Aku menggiring 4 anak tersebut ke kantor, mereka segera disambut guru lain. Kegaduhan diluar begitu bising, aku kembali ke luar dan kulihat mereka sudah tak terkendali lagi. Tuhan , bantu aku menahan emosiku, “Kenapa lagi ini?” tanyaku sembari menarik beberapa anak kedalam kelas. “Kenapa kalian senang sekali membuat keributan!! Ini masih jam pelajaran, adik kelas kalian semuanya sedang belajar. Kalian harusnya malu. Harusnya jadi teladan buat mereka. !!
“Bu, dia ngeludah dilantai yang sedang saya bersihkan saya tidak mau melanjutkannya saya jijik.!!”

“Kurniawan !!! benar kamu meludah begitu saja?”

“Iya bu..”

“Bersihkan!! “

“Enggak !!”

“Bersihkan sekarang muhammad kurniawan!!”

“Jijik bu!”

“Kamu merasa jijik? Lantas bagaimana dengan teman-temanmu hah? Bukannya kamu membantu membereskan kelas, kenapa malah semakin mengotori!! Saya bilang bersihkan sekarang juga..”

Dia berjalan ogah-ogahan dan menggeser kertas dengan kakinya

“Gunakan tangan kamu. Bersihkan dengan benar. Ludah kamu berceceran dimana-mana. Sapukan semua ruangan setelah kamu selesai membersihkan ludah kamu sendiri..

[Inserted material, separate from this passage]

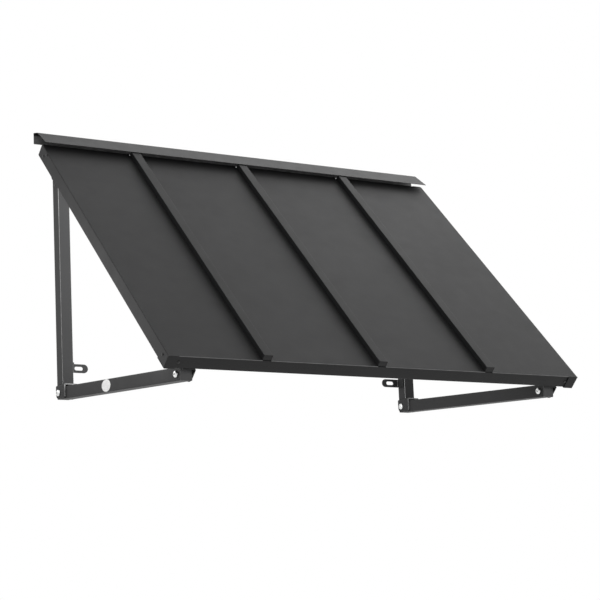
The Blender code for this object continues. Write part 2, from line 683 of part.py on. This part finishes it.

Aaaaaaaaaaaaa... bak buk bak buk bak buk ...

Kegaduhan kembali terdengar diluar kelas..

“Hei hei hei kalian yang disitu berhenti, apa apaan ini? Berhenti, lepas.. saya bilang lepasssss...””

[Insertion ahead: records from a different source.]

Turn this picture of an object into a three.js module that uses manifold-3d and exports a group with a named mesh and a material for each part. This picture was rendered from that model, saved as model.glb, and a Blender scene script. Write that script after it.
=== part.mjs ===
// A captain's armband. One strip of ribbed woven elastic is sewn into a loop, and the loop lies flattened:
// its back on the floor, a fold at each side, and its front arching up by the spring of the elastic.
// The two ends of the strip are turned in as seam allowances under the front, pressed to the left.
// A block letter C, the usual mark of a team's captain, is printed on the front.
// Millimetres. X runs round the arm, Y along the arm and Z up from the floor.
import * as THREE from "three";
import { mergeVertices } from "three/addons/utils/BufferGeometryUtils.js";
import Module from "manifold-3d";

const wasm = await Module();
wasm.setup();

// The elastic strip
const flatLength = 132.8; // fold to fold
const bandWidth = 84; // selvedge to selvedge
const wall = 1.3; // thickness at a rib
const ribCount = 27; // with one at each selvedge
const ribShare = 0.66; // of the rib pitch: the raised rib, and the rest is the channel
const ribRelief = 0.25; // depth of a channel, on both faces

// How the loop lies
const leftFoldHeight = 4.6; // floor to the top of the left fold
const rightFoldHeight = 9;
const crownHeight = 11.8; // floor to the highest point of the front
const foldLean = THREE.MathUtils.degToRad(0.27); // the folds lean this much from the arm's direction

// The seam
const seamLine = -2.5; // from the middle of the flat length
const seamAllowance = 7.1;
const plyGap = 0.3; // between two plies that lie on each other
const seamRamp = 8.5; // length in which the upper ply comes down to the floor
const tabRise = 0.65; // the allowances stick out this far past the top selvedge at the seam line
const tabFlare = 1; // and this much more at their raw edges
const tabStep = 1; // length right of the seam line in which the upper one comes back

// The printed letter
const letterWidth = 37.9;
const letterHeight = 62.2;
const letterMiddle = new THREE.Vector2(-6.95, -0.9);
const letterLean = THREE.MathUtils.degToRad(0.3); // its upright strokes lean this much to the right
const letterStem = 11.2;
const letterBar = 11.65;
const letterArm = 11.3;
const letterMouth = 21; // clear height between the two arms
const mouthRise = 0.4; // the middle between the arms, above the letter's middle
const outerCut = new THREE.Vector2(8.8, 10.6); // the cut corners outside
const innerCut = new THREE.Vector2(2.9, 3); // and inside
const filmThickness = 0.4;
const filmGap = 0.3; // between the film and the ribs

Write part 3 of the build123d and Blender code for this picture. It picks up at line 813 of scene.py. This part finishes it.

Semua yang berada di kelas keluar begitupun guru-guru, mereka begitu terkejut menyaksikan dua anak yang tak dapat dipisahkan. Dalam posisi yang terjepit, dia terus dipukuli tepat dibagian kepalanya berkali-kali.

Mataku mulai berlinang, Seseorang tolong aku. Tanganku gemetar menyaksikan semua ini. Untunglah ada guru yang menyadari keadaanku. Dia segera menggiring anak tersebut ke kantor.

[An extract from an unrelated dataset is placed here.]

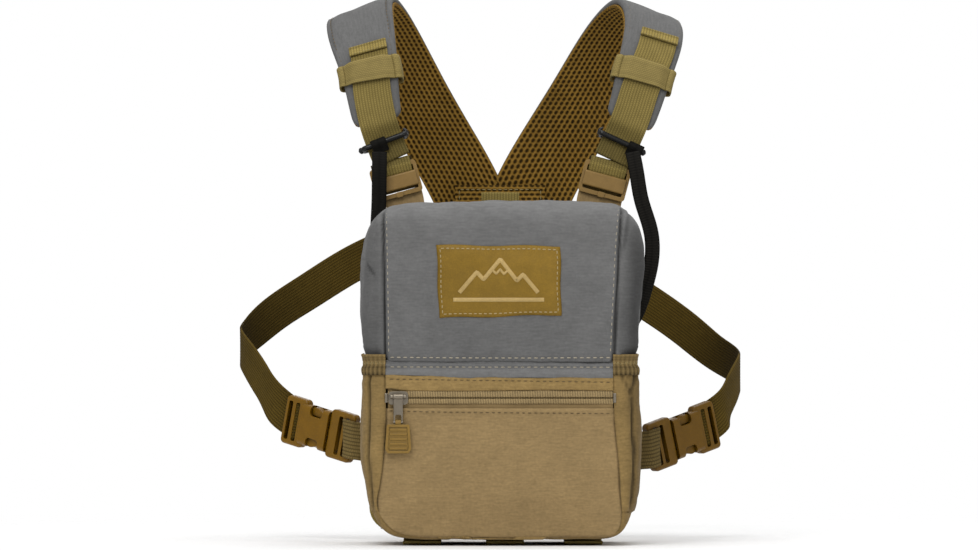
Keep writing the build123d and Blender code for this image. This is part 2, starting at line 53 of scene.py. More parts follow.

Aku masih lemas, dan berusaha mengontrol diriku. Akupun berusaha mengkondisikan keadaan.

Kelas sudah terkendali, anak-anak yag berkerumun sudah kembali duduk dan sibuk dengan kejadiannya. Sedangkan kelasku?? Untunglah ada beberapa yang bersedia membersihkan kelas. Sisanya jangan ditanya.

Aku bergegas mengambil peralatan mengajar, dan pergi ke kantor. Aku terduduk lemas. Menyaksikan mereka sedang dinasihati oleh beberapa guru, yang membuatku lemas bukan karena nasihat gurunya namun melihat ekspresi anak yan benar-benar tidak tau harus diapakan. Tanganya mengepalkan tinju, kakinya gemetaran, mata terbelalak dan penuh dendam.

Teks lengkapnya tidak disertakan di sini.